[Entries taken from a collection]
———

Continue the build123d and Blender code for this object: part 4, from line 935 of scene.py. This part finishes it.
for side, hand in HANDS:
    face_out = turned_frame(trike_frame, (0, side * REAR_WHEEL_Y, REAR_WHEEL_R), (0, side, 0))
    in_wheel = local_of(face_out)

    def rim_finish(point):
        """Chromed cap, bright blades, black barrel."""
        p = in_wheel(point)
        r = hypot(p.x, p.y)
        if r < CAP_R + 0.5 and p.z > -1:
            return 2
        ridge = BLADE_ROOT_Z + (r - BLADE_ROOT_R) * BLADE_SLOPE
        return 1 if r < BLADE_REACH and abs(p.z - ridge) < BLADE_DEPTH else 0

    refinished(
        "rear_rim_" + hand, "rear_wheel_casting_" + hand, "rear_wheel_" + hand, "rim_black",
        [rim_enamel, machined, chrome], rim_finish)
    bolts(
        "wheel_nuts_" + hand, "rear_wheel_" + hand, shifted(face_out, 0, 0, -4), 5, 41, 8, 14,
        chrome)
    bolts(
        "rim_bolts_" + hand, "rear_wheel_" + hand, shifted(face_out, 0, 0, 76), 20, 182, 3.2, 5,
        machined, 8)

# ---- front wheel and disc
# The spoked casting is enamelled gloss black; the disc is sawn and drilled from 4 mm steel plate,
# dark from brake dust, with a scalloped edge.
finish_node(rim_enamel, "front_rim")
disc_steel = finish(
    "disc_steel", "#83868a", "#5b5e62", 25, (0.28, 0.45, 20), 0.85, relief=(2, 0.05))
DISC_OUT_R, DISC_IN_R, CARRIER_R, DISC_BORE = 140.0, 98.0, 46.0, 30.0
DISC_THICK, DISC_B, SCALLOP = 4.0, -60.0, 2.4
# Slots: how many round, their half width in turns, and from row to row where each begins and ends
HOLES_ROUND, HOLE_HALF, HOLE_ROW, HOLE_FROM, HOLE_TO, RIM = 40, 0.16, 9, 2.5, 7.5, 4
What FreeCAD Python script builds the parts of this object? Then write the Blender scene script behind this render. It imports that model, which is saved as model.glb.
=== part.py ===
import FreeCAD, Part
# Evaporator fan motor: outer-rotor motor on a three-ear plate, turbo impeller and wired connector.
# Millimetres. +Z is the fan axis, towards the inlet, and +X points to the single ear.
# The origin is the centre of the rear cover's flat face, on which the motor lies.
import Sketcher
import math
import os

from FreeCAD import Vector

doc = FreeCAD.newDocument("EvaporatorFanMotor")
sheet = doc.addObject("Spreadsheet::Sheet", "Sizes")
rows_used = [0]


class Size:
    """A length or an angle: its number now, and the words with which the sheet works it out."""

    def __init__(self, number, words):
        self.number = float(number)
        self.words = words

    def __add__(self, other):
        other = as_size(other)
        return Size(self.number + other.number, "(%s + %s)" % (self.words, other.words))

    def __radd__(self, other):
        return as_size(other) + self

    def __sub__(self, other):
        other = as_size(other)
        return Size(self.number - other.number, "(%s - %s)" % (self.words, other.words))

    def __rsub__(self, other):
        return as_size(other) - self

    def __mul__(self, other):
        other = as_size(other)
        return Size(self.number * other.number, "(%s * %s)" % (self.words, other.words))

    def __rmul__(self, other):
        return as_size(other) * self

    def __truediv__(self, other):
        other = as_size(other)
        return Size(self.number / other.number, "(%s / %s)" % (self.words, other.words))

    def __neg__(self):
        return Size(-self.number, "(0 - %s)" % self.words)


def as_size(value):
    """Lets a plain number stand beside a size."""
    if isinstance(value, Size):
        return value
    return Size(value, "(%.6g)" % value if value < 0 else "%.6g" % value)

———

§ **Request**
Write out every line of the records exactly.

§ **Result of this exercise**
Continue the build123d and Blender code for this object: part 4, from line 935 of scene.py. This part finishes it.
for side, hand in HANDS:
    face_out = turned_frame(trike_frame, (0, side * REAR_WHEEL_Y, REAR_WHEEL_R), (0, side, 0))
    in_wheel = local_of(face_out)

    def rim_finish(point):
        """Chromed cap, bright blades, black barrel."""
        p = in_wheel(point)
        r = hypot(p.x, p.y)
        if r < CAP_R + 0.5 and p.z > -1:
            return 2
        ridge = BLADE_ROOT_Z + (r - BLADE_ROOT_R) * BLADE_SLOPE
        return 1 if r < BLADE_REACH and abs(p.z - ridge) < BLADE_DEPTH else 0

    refinished(
        "rear_rim_" + hand, "rear_wheel_casting_" + hand, "rear_wheel_" + hand, "rim_black",
        [rim_enamel, machined, chrome], rim_finish)
    bolts(
        "wheel_nuts_" + hand, "rear_wheel_" + hand, shifted(face_out, 0, 0, -4), 5, 41, 8, 14,
        chrome)
    bolts(
        "rim_bolts_" + hand, "rear_wheel_" + hand, shifted(face_out, 0, 0, 76), 20, 182, 3.2, 5,
        machined, 8)

# ---- front wheel and disc
# The spoked casting is enamelled gloss black; the disc is sawn and drilled from 4 mm steel plate,
# dark from brake dust, with a scalloped edge.
finish_node(rim_enamel, "front_rim")
disc_steel = finish(
    "disc_steel", "#83868a", "#5b5e62", 25, (0.28, 0.45, 20), 0.85, relief=(2, 0.05))
DISC_OUT_R, DISC_IN_R, CARRIER_R, DISC_BORE = 140.0, 98.0, 46.0, 30.0
DISC_THICK, DISC_B, SCALLOP = 4.0, -60.0, 2.4
# Slots: how many round, their half width in turns, and from row to row where each begins and ends
HOLES_ROUND, HOLE_HALF, HOLE_ROW, HOLE_FROM, HOLE_TO, RIM = 40, 0.16, 9, 2.5, 7.5, 4
What FreeCAD Python script builds the parts of this object? Then write the Blender scene script behind this render. It imports that model, which is saved as model.glb.
=== part.py ===
import FreeCAD, Part
# Evaporator fan motor: outer-rotor motor on a three-ear plate, turbo impeller and wired connector.
# Millimetres. +Z is the fan axis, towards the inlet, and +X points to the single ear.
# The origin is the centre of the rear cover's flat face, on which the motor lies.
import Sketcher
import math
import os

from FreeCAD import Vector

doc = FreeCAD.newDocument("EvaporatorFanMotor")
sheet = doc.addObject("Spreadsheet::Sheet", "Sizes")
rows_used = [0]


class Size:
    """A length or an angle: its number now, and the words with which the sheet works it out."""

    def __init__(self, number, words):
        self.number = float(number)
        self.words = words

    def __add__(self, other):
        other = as_size(other)
        return Size(self.number + other.number, "(%s + %s)" % (self.words, other.words))

    def __radd__(self, other):
        return as_size(other) + self

    def __sub__(self, other):
        other = as_size(other)
        return Size(self.number - other.number, "(%s - %s)" % (self.words, other.words))

    def __rsub__(self, other):
        return as_size(other) - self

    def __mul__(self, other):
        other = as_size(other)
        return Size(self.number * other.number, "(%s * %s)" % (self.words, other.words))

    def __rmul__(self, other):
        return as_size(other) * self

    def __truediv__(self, other):
        other = as_size(other)
        return Size(self.number / other.number, "(%s / %s)" % (self.words, other.words))

    def __neg__(self):
        return Size(-self.number, "(0 - %s)" % self.words)


def as_size(value):
    """Lets a plain number stand beside a size."""
    if isinstance(value, Size):
        return value
    return Size(value, "(%.6g)" % value if value < 0 else "%.6g" % value)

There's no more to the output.